The definition of non-performing assets is as follows:

“1. Non-performing assets:

An asset, including a leased asset, becomes non-performing when it ceases to generate income for the bank.

A “non-performing asset” (NPA) is a loan or an advance where:

(i)the interest and / or instalment of principal remain overdue for a period of more than 90 days in respect of a term loan;
(ii)the account remains “out of order” for a period of more than 90 days as indicated below, in respect of an Overdraft / Cash Credit (OD/CC);
(iii)the bill remains overdue for a period of more than 90 days in the case of bills purchased and discounted;
(iv)the instalment of principal or interest thereon remains overdue for two crop seasons for short duration crops;
(v)the instalment of principal or interest thereon remains overdue for one crop seasons for long duration crops.
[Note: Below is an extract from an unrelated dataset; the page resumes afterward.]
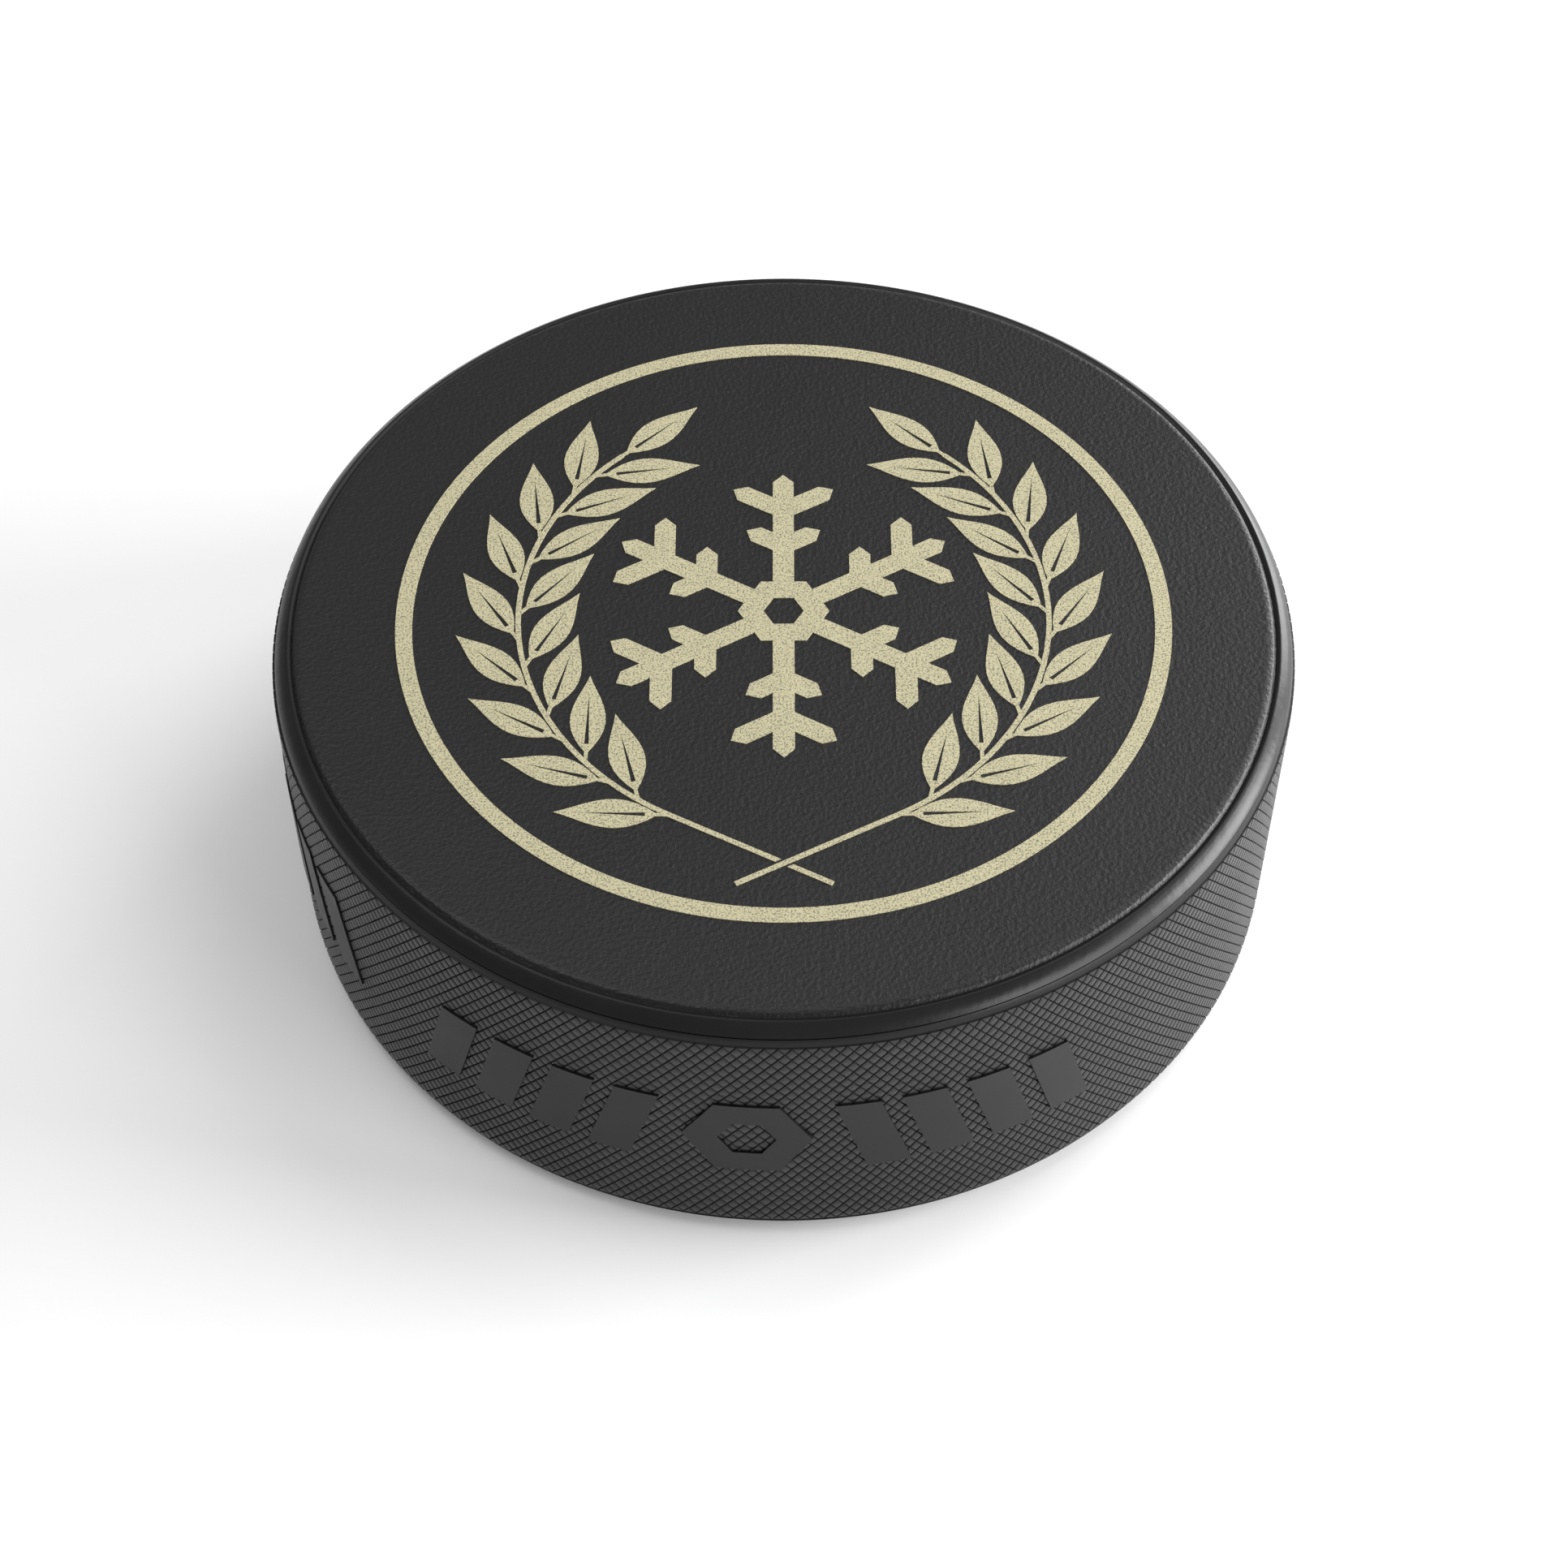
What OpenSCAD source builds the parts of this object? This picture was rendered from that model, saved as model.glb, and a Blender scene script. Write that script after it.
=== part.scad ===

Banks should, classify an account as NPA only if the interest charged during any quarter is not serviced fully within 90 days from the end of the quarter.”

Further, asset classification which is separately dealt with reference to categories of non-performing assets, as follows:—

“Banks are required to classify non-performing assets further into the following three categories based on the period for which the asset has remained non-performing and the realisability of the dues:

(a)Sub-standard Assets
(b)Doubtful Assets
(c)Loss Assets”

Therefore, it is evident that the mere nomenclature adopted with reference to the bad loans and advances receivable, would refer to all non-performing assets of any nature, of whatever category it was placed as a non-performing asset and therefore, the decision of this court in Canfin Homes would squarely apply. Accordingly, the above question of law also stands answered.’

7. The decision in ITA No. 200002/2015 and connected appeals is applicable to the substantial questions of law raised in this appeal also. Therefore, the substantial questions of law raised in this appeal are answered in terms of the order passed in ITA No. 200002/2015 and connected appeals and the appeal is disposed of, accordingly.